Behind The Scenes

ESPN analyst Andre Ware reflects on winning the 1989 Heisman Trophy

Andre Ware, in 1989, posing with his Heisman Trophy. (University of Houston Athletics Communications)

Editor’s note: ESPN will telecast of the 78th annual Heisman Trophy Presentation presented by Nissan on Saturday, Dec. 8, at 8 p.m. ET. The live telecast, from the Best Buy Theater in New York, also will be available on WatchESPN, ESPN Mobile TV and ESPN Radio. The three finalists for the award are senior quarterback Collin Klein (Kansas State), red-shirt freshman quarterback Johnny Manziel (Texas A&M) and senior linebacker Manti Te’o (Notre Dame).

ESPN counts former Heisman Trophy winners Andre Ware (Houston quarterback, 1989)
and Desmond Howard (Michigan wide receiver, 1991) among its college football experts.

Front Row caught up with Ware to ask him to reflect on what winning the award means.

ESPN’s Andre Ware
(Joe Faraoni/ESPN)

What was the Heisman experience like for you?
Imagine having your biggest dream come true and multiply it by 10. Thats what it feels like. There was very little pressure other than to deliver on Saturdays and help my team win. We were on probation that year for some nonsense that happened when most of our team was in elementary school. So, the exposure for our university was outstanding. No one from a school on probation had ever won the Heisman, so that’s what helped remove the pressure. Just that thought helped to keep things in perspective and focus on my job and commitment to our team.
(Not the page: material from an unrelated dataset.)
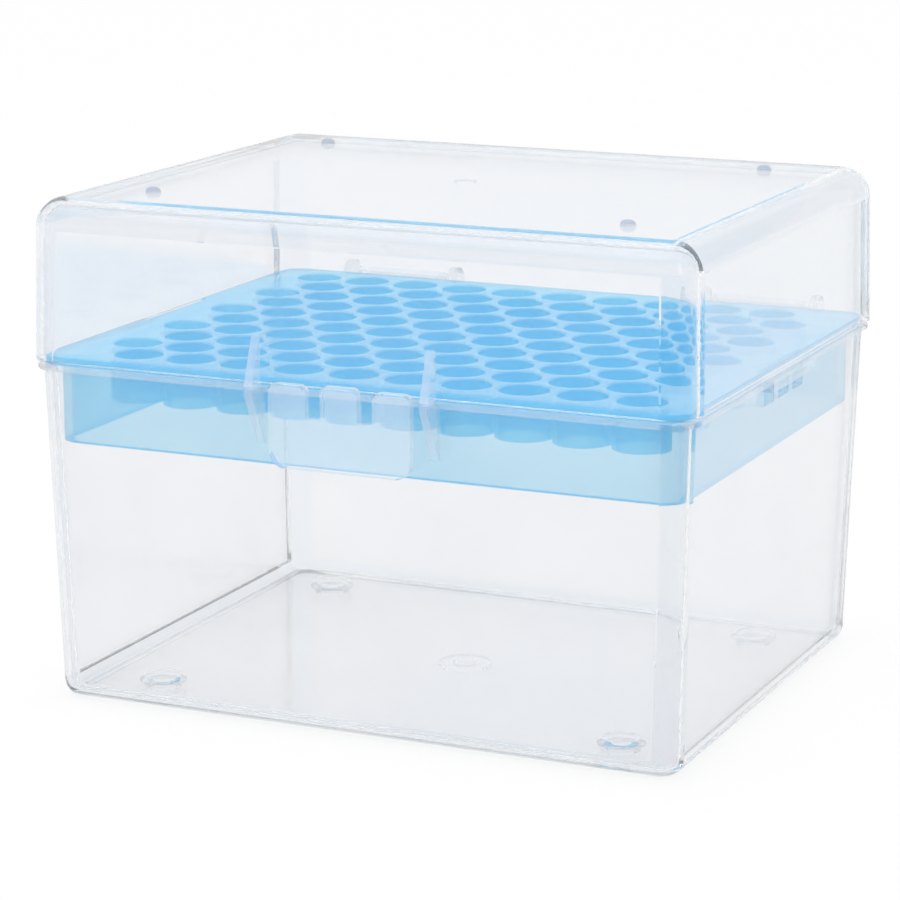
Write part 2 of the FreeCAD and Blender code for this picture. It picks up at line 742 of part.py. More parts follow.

What would you tell this year’s nominees about the Heisman ceremony?
I would tell them to enjoy every minute of the process and of the evening. Win or not, it will be an experience they will remember the rest of their lives.

And what would you tell the winner?
The winner I would tell, “Congratulations, and your life has changed forever. You are no longer the person you entered that room as, you are now and forever a Heisman Trophy Winner.” With that comes a great deal of responsibility and commitment. It’s a huge responsibility to uphold just what the trophy stands for, commitment, honor and integrity. Honor those that have won the trophy before you by living your life the right way so that those who follow you will have an example to follow. Do it with integrity, so those of us far away will be proud to call you one of our brothers.

What were you thinking when they read your name out as the winner?
When my name was called as that year’s winner, it took all I had to hold it together. I was totally blown away. The reason being, I realized that moment wasn’t just about me but a lot of people that helped mold me into the person I am. It was about a university that gave me the stage to do what I loved to do and trusted that I would do it the right way. Coaches that not only coached me but played a father figure role to a young man that lost his father at a very early age. It was my turn to give thanks to all who helped me. I am also proud to say I was the first African-American quarterback to win the award.

Where do you keep your Heisman? And where will you be watching the ceremony Saturday night?
My Heisman is on display in my living room here at home. It’s in a place where those who visit can have a piece of my past and enjoy what we accomplished as a team in ’89. It always amazes me to see the look on someone’s face when they are stopping by for a job of some sort. They have no idea until they see the trophy, yet they know right away what they are seeing. I will be home with my family and friends this year watching the announcement on ESPN and welcoming in a new brother.